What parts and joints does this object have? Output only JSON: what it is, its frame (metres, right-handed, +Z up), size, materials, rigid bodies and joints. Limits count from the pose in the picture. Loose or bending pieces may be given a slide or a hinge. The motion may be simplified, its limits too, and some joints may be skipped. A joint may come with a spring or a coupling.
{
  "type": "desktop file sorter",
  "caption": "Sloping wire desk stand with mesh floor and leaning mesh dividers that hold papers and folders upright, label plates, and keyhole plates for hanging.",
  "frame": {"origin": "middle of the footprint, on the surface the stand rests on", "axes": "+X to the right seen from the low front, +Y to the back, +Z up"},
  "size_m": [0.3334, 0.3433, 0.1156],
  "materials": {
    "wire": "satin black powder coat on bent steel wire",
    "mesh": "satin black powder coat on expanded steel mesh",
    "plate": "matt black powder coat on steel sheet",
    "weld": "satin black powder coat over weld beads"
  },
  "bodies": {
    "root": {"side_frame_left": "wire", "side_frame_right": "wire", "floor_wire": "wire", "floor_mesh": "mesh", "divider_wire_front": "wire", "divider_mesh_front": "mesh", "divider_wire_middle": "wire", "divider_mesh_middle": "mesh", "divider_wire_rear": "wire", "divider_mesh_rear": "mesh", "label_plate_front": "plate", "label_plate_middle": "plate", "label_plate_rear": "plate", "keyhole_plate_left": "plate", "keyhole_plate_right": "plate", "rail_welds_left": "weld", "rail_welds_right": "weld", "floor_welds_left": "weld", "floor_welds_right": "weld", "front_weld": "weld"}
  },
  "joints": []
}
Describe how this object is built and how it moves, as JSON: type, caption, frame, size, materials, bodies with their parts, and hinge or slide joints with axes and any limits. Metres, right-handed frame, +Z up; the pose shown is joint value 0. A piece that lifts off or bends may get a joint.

--------------------

## TASK DETAILS
Using the data above, print every record exactly as shown.

## PROBLEM SOLUTION
What parts and joints does this object have? Output only JSON: what it is, its frame (metres, right-handed, +Z up), size, materials, rigid bodies and joints. Limits count from the pose in the picture. Loose or bending pieces may be given a slide or a hinge. The motion may be simplified, its limits too, and some joints may be skipped. A joint may come with a spring or a coupling.
{
  "type": "desktop file sorter",
  "caption": "Sloping wire desk stand with mesh floor and leaning mesh dividers that hold papers and folders upright, label plates, and keyhole plates for hanging.",
  "frame": {"origin": "middle of the footprint, on the surface the stand rests on", "axes": "+X to the right seen from the low front, +Y to the back, +Z up"},
  "size_m": [0.3334, 0.3433, 0.1156],
  "materials": {
    "wire": "satin black powder coat on bent steel wire",
    "mesh": "satin black powder coat on expanded steel mesh",
    "plate": "matt black powder coat on steel sheet",
    "weld": "satin black powder coat over weld beads"
  },
  "bodies": {
    "root": {"side_frame_left": "wire", "side_frame_right": "wire", "floor_wire": "wire", "floor_mesh": "mesh", "divider_wire_front": "wire", "divider_mesh_front": "mesh", "divider_wire_middle": "wire", "divider_mesh_middle": "mesh", "divider_wire_rear": "wire", "divider_mesh_rear": "mesh", "label_plate_front": "plate", "label_plate_middle": "plate", "label_plate_rear": "plate", "keyhole_plate_left": "plate", "keyhole_plate_right": "plate", "rail_welds_left": "weld", "rail_welds_right": "weld", "floor_welds_left": "weld", "floor_welds_right": "weld", "front_weld": "weld"}
  },
  "joints": []
}
Describe how this object is built and how it moves, as JSON: type, caption, frame, size, materials, bodies with their parts, and hinge or slide joints with axes and any limits. Metres, right-handed frame, +Z up; the pose shown is joint value 0. A piece that lifts off or bends may get a joint.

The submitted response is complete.